### GIVEN EXERCISE:
Everything from the line containing "for name, make" to the line containing "if empty is", both lines included, must be copied exactly; nothing else should be.
###
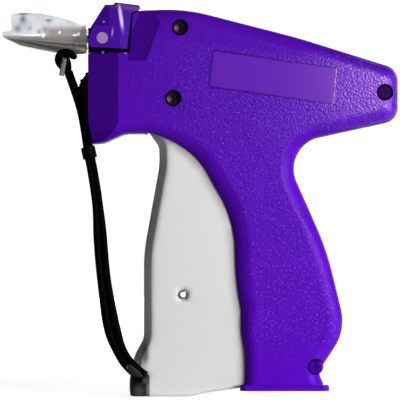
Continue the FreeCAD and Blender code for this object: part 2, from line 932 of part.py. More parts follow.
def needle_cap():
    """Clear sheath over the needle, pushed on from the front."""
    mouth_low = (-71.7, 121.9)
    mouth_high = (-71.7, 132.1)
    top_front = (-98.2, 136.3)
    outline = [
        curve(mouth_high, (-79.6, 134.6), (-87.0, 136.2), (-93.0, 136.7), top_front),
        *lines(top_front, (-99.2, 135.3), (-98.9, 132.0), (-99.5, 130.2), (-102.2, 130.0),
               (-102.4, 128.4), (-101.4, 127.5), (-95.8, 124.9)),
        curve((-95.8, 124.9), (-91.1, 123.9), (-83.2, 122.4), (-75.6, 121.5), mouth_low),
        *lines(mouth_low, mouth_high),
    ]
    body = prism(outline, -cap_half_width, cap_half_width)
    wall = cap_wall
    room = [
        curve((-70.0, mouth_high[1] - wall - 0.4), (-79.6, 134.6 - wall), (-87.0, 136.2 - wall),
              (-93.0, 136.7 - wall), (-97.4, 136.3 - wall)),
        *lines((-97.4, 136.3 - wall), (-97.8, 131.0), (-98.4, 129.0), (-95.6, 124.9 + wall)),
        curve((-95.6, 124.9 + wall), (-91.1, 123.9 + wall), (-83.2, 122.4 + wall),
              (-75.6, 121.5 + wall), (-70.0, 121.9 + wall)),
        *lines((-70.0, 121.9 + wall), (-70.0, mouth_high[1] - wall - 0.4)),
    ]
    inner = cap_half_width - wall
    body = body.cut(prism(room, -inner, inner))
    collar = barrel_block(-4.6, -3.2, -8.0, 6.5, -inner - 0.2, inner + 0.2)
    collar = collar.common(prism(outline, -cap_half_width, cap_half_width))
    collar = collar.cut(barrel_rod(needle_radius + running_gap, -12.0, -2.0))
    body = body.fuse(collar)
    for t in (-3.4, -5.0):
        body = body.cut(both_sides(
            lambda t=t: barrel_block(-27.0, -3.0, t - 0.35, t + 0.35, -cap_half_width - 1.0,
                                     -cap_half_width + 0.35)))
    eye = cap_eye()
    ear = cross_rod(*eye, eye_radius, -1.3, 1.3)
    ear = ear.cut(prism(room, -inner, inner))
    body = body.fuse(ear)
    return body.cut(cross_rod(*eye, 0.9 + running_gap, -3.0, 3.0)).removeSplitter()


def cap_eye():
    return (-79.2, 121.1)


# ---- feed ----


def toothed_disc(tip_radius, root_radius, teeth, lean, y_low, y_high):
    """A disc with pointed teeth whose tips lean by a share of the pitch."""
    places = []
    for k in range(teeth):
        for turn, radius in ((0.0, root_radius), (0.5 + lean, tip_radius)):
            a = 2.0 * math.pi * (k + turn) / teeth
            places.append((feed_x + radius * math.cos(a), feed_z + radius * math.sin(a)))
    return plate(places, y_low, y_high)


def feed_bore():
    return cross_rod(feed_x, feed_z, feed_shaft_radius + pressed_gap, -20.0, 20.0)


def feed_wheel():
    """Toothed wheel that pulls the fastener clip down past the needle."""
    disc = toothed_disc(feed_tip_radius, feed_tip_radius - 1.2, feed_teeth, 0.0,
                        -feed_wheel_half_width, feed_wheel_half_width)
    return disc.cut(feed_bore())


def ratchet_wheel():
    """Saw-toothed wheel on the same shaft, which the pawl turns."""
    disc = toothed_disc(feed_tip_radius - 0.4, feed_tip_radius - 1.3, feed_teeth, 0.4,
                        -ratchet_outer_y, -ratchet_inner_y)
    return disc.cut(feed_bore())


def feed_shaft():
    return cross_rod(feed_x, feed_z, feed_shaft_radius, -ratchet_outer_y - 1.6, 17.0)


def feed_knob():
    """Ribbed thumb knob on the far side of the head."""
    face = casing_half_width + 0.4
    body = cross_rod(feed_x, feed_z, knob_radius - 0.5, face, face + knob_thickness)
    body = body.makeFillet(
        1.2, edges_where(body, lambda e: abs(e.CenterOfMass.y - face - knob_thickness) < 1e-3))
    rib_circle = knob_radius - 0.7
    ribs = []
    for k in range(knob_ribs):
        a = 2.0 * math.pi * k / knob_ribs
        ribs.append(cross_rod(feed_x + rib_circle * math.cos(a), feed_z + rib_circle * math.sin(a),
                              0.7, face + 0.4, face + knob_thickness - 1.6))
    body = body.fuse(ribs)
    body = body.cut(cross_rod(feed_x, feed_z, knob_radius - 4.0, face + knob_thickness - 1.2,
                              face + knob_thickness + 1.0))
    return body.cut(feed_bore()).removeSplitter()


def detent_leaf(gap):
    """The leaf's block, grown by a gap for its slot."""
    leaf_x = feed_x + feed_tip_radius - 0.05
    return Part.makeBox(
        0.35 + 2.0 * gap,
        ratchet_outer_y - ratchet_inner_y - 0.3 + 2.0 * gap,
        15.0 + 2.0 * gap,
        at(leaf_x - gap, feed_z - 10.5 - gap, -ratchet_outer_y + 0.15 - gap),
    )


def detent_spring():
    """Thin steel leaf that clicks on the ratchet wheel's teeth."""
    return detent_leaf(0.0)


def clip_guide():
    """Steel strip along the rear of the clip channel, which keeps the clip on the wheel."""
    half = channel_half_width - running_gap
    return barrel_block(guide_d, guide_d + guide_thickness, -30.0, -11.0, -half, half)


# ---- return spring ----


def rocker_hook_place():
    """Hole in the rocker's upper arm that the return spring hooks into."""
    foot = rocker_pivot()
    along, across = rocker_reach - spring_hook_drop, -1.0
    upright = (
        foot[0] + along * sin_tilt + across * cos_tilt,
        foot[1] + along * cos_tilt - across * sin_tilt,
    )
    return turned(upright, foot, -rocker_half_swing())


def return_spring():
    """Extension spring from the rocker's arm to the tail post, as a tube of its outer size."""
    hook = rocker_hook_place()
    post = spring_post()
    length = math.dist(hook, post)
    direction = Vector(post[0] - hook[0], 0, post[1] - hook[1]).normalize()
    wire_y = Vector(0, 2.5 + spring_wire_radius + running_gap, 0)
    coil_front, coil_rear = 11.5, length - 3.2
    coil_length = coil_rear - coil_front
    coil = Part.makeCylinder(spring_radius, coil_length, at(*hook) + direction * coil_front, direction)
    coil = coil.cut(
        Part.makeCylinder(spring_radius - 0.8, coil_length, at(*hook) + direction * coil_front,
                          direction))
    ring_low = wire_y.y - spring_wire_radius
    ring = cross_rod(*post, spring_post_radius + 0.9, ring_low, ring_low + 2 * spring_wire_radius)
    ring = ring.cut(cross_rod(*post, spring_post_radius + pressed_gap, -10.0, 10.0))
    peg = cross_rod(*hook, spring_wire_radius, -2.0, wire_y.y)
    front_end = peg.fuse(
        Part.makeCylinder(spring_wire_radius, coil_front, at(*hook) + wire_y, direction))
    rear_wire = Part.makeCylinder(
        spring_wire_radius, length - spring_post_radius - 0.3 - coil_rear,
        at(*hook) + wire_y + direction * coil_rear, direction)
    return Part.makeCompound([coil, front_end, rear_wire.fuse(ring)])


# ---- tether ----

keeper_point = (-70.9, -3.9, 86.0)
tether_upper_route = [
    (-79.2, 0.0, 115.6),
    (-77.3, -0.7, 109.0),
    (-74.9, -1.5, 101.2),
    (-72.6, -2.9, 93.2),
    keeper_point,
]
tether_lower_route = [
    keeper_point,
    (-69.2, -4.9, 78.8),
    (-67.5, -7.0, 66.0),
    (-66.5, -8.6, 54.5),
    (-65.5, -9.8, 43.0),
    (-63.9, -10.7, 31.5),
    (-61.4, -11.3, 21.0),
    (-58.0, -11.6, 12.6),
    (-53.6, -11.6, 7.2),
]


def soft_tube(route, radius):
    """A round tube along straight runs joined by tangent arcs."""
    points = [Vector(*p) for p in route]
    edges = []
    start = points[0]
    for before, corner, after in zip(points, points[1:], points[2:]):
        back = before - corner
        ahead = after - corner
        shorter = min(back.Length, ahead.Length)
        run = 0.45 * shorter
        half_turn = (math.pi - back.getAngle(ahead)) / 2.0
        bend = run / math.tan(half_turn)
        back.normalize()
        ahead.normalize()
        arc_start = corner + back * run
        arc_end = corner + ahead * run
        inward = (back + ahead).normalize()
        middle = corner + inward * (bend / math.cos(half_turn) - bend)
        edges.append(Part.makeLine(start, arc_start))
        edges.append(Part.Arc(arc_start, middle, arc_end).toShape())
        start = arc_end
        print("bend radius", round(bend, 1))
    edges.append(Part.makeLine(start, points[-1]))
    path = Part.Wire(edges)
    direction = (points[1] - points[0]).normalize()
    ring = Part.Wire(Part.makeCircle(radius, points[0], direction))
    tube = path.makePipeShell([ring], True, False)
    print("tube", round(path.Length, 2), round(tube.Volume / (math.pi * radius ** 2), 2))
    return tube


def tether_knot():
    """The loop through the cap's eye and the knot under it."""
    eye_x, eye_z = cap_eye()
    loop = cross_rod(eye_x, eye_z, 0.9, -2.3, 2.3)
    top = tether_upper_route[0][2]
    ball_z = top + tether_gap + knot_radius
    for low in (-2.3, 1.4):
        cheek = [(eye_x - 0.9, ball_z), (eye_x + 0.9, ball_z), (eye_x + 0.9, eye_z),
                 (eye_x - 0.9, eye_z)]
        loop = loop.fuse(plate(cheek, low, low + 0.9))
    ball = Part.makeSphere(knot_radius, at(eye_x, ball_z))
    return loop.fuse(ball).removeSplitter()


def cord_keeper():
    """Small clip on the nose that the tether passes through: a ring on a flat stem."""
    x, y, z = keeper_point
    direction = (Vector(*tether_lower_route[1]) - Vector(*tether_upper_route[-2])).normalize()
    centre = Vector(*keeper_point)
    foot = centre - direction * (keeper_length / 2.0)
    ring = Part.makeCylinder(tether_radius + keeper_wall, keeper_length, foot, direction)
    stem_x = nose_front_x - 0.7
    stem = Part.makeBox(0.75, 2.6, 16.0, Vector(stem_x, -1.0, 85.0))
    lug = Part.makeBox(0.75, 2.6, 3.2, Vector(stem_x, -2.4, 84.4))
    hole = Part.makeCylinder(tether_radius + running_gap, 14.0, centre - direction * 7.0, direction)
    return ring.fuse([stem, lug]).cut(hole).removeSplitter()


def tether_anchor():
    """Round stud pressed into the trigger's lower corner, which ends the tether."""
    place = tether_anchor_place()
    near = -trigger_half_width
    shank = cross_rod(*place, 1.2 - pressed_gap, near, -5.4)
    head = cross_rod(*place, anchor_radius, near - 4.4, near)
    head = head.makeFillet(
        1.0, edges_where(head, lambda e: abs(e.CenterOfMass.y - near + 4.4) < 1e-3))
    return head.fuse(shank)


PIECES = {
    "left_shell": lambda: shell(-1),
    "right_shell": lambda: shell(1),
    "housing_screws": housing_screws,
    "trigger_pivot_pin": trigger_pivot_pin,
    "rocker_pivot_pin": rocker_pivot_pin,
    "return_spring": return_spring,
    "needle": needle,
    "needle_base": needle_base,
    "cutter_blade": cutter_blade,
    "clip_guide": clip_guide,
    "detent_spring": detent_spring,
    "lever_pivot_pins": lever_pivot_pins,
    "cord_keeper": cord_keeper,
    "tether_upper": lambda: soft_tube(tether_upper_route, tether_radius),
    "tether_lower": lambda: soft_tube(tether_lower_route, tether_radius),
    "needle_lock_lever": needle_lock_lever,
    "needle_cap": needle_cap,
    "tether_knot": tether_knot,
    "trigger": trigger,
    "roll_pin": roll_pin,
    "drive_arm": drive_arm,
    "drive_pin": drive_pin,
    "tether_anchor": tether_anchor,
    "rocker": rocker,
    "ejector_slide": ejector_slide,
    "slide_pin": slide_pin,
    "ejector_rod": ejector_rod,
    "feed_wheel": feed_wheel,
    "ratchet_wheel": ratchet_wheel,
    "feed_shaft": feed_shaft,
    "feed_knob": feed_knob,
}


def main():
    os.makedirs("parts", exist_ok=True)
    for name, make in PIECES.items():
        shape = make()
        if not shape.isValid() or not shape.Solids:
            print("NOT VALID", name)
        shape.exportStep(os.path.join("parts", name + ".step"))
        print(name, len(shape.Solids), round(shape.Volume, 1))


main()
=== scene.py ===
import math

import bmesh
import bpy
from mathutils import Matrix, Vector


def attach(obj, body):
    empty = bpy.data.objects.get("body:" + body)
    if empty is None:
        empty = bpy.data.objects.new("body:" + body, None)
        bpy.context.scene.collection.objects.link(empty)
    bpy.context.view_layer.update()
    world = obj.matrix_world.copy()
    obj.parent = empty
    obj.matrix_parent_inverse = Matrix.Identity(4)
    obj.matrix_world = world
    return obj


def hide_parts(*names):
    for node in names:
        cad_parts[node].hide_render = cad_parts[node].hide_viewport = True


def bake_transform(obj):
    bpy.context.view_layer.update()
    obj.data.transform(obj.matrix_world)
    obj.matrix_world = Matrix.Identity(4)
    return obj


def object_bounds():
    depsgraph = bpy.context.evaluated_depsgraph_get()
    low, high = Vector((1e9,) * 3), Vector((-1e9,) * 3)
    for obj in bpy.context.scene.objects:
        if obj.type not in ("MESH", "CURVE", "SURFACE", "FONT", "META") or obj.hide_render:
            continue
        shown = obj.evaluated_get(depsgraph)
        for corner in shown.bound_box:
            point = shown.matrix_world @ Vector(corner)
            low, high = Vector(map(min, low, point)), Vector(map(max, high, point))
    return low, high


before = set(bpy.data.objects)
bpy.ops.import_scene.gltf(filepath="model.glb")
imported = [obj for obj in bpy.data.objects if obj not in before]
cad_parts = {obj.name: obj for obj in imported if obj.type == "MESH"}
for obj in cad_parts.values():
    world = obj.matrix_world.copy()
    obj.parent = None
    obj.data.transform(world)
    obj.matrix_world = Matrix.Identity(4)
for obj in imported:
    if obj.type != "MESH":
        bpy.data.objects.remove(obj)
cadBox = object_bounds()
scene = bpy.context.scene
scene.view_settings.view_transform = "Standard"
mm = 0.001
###
### ANSWER:
    for name, make in PIECES.items():
        shape = make()
        if not shape.isValid() or not shape.Solids:
            print("NOT VALID", name)
        shape.exportStep(os.path.join("parts", name + ".step"))
        print(name, len(shape.Solids), round(shape.Volume, 1))


main()
=== scene.py ===
import math

import bmesh
import bpy
from mathutils import Matrix, Vector


def attach(obj, body):
    empty = bpy.data.objects.get("body:" + body)
    if empty is None:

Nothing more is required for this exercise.